Stakeholders such as water managers need high-resolution precipitation information on various timescales. However, accurate and reliable precipitation simulation is challenging for even fine-resolution climate models due to the highly variable nature of precipitation on both the spatial and temporal scales, inherent model biases, and imperfect parameterizations. Therefore, the quality of high-resolution simulated precipitation must be evaluated for the saliency and useability of the product. Our study evaluates 3 and 12h simulated mean and extreme precipitation across the contiguous United States (CONUS) in a 12-km Weather Research and Forecasting model version 4.2.1 (WRF v 4.2.1)-based dynamical downscaling of the fifth-generation ECMWF atmospheric reanalysis (ERA5) against the National Centers for Environmental Prediction/Environmental Modeling Center (NCEP/EMC) 4 km Stage IV and Oregon State University Parameter-Elevation Regressions on Independent Slopes Model (PRISM) data on 3 and 24 h timescales, respectively. The study shows that the WRF improves on many aspects of simulated precipitation, such as the magnitude and timing of diurnal and annual cycles of precipitation and probability density functions of 3 and 24-h annual maximum precipitation. However, WRF shows seasonally- and regionally-dependent precipitation biases, such as the slow propagation of mesoscale convective systems typically found in similar WRF simulations.

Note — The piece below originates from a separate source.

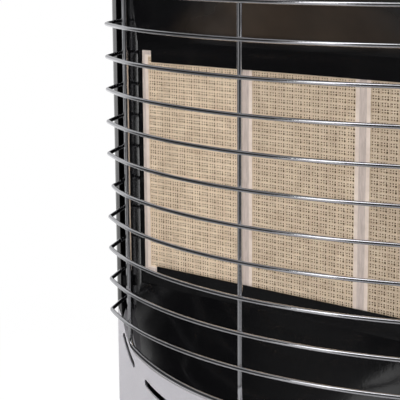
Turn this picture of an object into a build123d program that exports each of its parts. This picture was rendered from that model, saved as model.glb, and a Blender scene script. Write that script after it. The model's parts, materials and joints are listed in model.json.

The study shows that while a 12-km WRF simulation better represents precipitation than the native ERA5, further improvements are likely from downscaling to convection-permitting scales.

Attached figure: magnitude of the monthly average precipitation peak (MMPP) estimated over 2001–2020 (2003–2019 for Stage IV). The left column shows the magnitude of the peak in each dataset and uses the color scale along the bottom edge of the figure. The right column shows biases in the magnitude and uses the color scale along the right edge of the figure. Units: mm/day.